In this beautifully woven story, Susan Meissner takes us on a journey of expectation, longing, loss and healing. And interweaves this lovely idea about John Keats' famous poem.  

For the first time in many many years I am observing the season of Advent. This year for me it encompasses that matrix of emotions portrayed in Meissner's characters. But I am most enthralled with the idea of expectation. During this quiet and darkened season, counting down the days until Christmas, I get to experience expectation in my material world that so captures spiritual experience.

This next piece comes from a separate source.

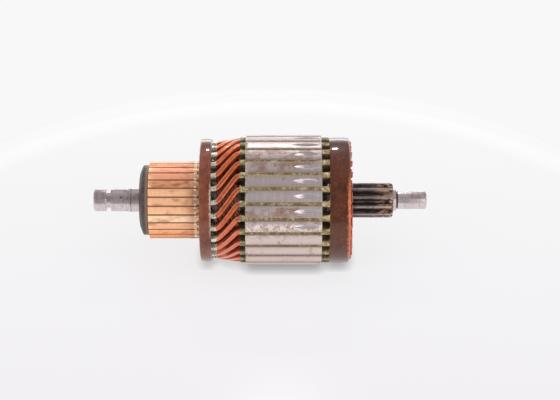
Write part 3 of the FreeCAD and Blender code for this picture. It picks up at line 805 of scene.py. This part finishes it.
def hairpinRows(w, angle):
    # The section is carried along the middle line, upright to the shaft; in the tails and
    # risers it turns with the line instead. A row of points stands at every few degrees of bend,
    # and the rows are far apart where the bar runs straight.
    x, turn, radius, full = hairpinLine(w, angle)
    middle = onShaft(x, turn, radius) * 1000
    outward = np.stack([np.zeros_like(x), np.cos(np.radians(turn)), np.sin(np.radians(turn))], axis=-1)
    run = np.gradient(middle, axis=0)
    run /= np.linalg.norm(run, axis=1)[:, None]
    rise = np.sum(run * outward, axis=1)[:, None]
    inTail = (x < w["bottomBend"] + 0.5)[:, None]
    axial = np.array([1.0, 0, 0])[None, :]
    planar = outward * np.abs(run[:, :1]) - axial * rise * np.sign(run[:, :1])
    guide = np.where(inTail, planar, outward)
    up = guide - run * np.sum(run * guide, axis=1)[:, None]
    up /= np.linalg.norm(up, axis=1)[:, None]
    across = np.cross(run, up)
    bend = np.degrees(np.arccos(np.clip(np.sum(run[1:] * run[:-1], axis=1), -1, 1)))
    progress = np.concatenate([[0], np.cumsum(bend / w["rowBend"] + w["sample"] / w["rowSpacing"])])
    kept = np.concatenate([[0], np.nonzero(np.diff(np.floor(progress)))[0] + 1, [x.size - 1]])
    full = np.clip(full[kept], 0, 1)[:, None]
    halfWidth = (w["tailWidth"] + (w["width"] - w["tailWidth"]) * full) / 2
    halfHeight = (w["tailHeight"] + (w["height"] - w["tailHeight"]) * full) / 2
    section = roundedBox(1, -1, 1, w["corner"])
    side = np.sign(section)
    cornerShare = w["tailCorner"] + (1 - w["tailCorner"]) * full
    inset = (np.abs(section) - 1)[None] * cornerShare[..., None]
    a = side[None, :, 0] * (halfWidth + inset[..., 0])
    b = side[None, :, 1] * (halfHeight + inset[..., 1])
    return (middle[kept, None] + a[..., None] * across[kept, None] + b[..., None] * up[kept, None]) * 0.001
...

And I have been struck by the rhythm of our holidays. Of how we end a season of growth with our national holiday of Thanksgiving. How that time is available to me to express gratitude for what has transpired, what I have learned, how I have been sustained, nurtured, protected and loved. The abundance of hopes recognized and labors rewarded in the symbol of harvest.

And then, immediately, I am set upon this sweet season of expectation. A season of dreaming, of longing, of trusting as the year draws to a close. I see this metaphorically; how it can define any season in history, in life in our time/space continuum drawing to a close and ushering in this time of dreaming, longing and expectation. How this leads us to a new place.

Hold fast to your dreams, says Langston Hughes, for if dreams die, life is but a broken winged bird who cannot fly.

This is a beautiful gift. As the season of Advent leads us to a sweet day of longings fulfilled, wrapped in packages with strings and bows, my spiritual seasons of dreaming and longing lead me to pursuit what is yet to be born. Yes, Christmas morning can have its disappointments, as the fulfillment may not be as sweet as the expectation. And seasons in my life may have their disappointments as it can seem impossible for the beauty of the expectations in my deepest longings to be fulfilled. But what is sweeter, asks Keats? The longing or the fulfillment? When I experience the longing, I am drawn to that which is calling me. That fulfillment in love. I don't think we can really know that fully in our material experience. But I am beginning to see that the longing, the pursuit, the dreaming is the stuff that gives meaning to my life.